Dos pueblitos: Ouanaminthe y Dajabón. Del lado este, el damero español, la cuadrícula ordenada. Del oeste, ínfimos e infinitos techos abigarrados, como salpicaduras de Pollock. Los campos también se diferencian. Prolijamente organizados en haciendas, del lado dominicano; desperdigados, indefinidos y embebidos de copas de árboles, del lado haitiano. Los pueblos están separados por el Río Masacre, así llamado por viejas batallas entre piratas franceses y soldados españoles, cuya sangre aportó en el siglo XVII a nutrir su caudal. Tres siglos después, ya con el nombre puesto y como si la toponimia fuera determinante, fue escenario de un genocidio ordenado por el dictador dominicano Rafael Trujillo. Un genocidio étnico que estableció esa etnicidad a partir de la oralidad.


Ouanaminthe y Dajabón. En 1937 da jabón cruzar la frontera pero no queda otra. Los trabajadores haitianos migrantes, los afrodominicanos, los rayanos –como caracterizó el escritor Marcio Veloz Maggiolo a ese mestizaje–, todos aquellos que ostentan el fenotipo afro, están escondiéndose en los valles azucareros o huyendo de República Dominicana, entre la espada y la frontera.
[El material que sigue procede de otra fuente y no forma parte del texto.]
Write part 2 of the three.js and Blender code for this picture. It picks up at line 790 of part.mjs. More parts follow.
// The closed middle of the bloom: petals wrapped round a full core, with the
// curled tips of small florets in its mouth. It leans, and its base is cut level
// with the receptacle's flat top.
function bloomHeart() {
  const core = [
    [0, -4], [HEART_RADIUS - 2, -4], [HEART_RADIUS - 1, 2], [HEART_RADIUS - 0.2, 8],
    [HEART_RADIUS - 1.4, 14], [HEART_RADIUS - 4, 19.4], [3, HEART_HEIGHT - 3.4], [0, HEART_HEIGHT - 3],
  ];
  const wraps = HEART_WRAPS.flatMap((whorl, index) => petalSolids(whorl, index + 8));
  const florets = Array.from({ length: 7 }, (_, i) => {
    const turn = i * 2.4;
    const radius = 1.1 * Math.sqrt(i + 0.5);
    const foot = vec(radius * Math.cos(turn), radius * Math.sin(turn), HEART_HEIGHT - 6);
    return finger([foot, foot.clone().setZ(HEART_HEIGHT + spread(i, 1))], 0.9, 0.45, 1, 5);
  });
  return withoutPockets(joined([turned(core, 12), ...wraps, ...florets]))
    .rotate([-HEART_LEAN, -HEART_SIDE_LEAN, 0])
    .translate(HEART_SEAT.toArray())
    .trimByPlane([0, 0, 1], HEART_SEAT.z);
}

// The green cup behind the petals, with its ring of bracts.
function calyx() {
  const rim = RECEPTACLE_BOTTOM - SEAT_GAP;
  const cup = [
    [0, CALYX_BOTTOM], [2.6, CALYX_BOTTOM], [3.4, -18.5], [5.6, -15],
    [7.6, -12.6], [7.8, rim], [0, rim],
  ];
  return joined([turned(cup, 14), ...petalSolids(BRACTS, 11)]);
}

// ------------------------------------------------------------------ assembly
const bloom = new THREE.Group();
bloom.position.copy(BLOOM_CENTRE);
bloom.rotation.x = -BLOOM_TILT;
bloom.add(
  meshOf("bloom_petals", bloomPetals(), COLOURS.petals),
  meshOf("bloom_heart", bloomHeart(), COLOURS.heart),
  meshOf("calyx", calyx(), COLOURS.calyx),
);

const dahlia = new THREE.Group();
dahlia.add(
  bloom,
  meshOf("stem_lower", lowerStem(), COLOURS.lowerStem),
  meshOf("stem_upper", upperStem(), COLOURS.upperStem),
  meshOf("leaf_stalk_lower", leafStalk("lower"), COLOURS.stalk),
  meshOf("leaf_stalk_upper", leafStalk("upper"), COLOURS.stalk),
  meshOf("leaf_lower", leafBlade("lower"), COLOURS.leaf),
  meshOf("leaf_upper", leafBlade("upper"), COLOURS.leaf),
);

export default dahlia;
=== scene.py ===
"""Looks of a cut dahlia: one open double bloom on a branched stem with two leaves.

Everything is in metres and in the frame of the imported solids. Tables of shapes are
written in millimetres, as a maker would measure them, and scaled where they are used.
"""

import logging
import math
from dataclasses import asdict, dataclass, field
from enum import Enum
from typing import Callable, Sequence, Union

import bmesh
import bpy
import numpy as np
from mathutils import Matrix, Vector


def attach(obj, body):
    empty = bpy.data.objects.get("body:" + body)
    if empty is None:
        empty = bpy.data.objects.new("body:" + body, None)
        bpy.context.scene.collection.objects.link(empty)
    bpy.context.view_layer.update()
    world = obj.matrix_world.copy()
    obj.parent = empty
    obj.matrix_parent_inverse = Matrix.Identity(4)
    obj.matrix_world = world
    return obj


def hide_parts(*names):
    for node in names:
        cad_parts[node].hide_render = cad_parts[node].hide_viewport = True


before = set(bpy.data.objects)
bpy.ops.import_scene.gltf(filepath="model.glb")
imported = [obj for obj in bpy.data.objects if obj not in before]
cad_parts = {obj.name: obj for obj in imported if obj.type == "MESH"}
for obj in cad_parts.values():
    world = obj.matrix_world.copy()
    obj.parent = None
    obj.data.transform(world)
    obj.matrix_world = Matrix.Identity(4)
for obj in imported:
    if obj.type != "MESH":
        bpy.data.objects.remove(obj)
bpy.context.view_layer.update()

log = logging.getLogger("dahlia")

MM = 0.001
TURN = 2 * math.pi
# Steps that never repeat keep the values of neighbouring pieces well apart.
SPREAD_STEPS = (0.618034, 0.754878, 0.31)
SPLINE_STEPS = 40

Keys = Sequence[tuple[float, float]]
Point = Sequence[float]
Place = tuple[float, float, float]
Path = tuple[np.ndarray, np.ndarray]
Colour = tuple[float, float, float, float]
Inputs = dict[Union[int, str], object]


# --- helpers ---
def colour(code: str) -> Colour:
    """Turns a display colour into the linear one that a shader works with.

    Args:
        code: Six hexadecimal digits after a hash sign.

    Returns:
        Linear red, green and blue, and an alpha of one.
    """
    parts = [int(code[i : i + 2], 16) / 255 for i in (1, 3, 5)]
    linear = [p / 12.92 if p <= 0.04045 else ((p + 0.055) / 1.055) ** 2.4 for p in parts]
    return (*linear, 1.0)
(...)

Entre la bayoneta y el Río Masacre. Otra vez lecho de huesos, tumba correntosa.

Pero era necesario resaltar el factor nacional. Distinguir a los afrodominicanos, minoritarios en su tierra, de los haitianos, cuya casi totalidad de la población es afrodescendiente. Como ya se dijo, la masacre tuvo su piedra basal en la palabra. Apostados en la margen del río, los soldados dominicanos, pero también los hacendados y campesinos que se sintieron interpelados por la campaña antihaitiana, exigían a sus víctimas de piel oscura un santo y seña para definir su destino. Quien no pudiera pronunciar las vibrantes erre y jota de perejil era evidentemente haitiano, por su créole afrancesado, y pasado a degüello.
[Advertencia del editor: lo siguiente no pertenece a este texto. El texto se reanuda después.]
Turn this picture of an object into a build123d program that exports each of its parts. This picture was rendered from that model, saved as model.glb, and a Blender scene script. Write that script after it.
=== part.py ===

La frontera también marca paradojas. Sténio Vincent, entonces presidente haitiano, de descendencia española y tez clara, dio la espalda a la frontera, miró cabizbajo al recientemente retirado invasor norteamericano y acató la orden de preservar la paz con el vecino. Mientras tanto, Rafael Leónidas Trujillo, el dictador dominicano que se blanqueaba la piel de herencia afro con polvos, también buscaba blanquear la población de su país: su polvo fue la pólvora; y su corte, el machete. Es que mientras se producía la matanza, del lado dominicano fue conocida discreta pero tajantemente como el corte. Mientras que en Haití se nombraba como kout kouto. En palabras de la escritora Edwidge Danticat, en su novela Cosecha de huesos: “una cuchillada, un tajo único y eficaz”. Porque del lado de la víctima, del cuerpo vejado, necesariamente el corte es más detallado.

Pero el risueño nombre con el que de ahí en adelante se recordó ese hecho, en la memoria y en los libros, fue la Masacre de perejil. El genocidio de Trujillo, que fue generalísimo antes que Franco y habló de solucionar el problema haitiano antes de la solución final nazi. Las fronteras son difusas pero pueden marcar el límite entre vida y muerte. Las palabras también. Frontera puede significar masacre.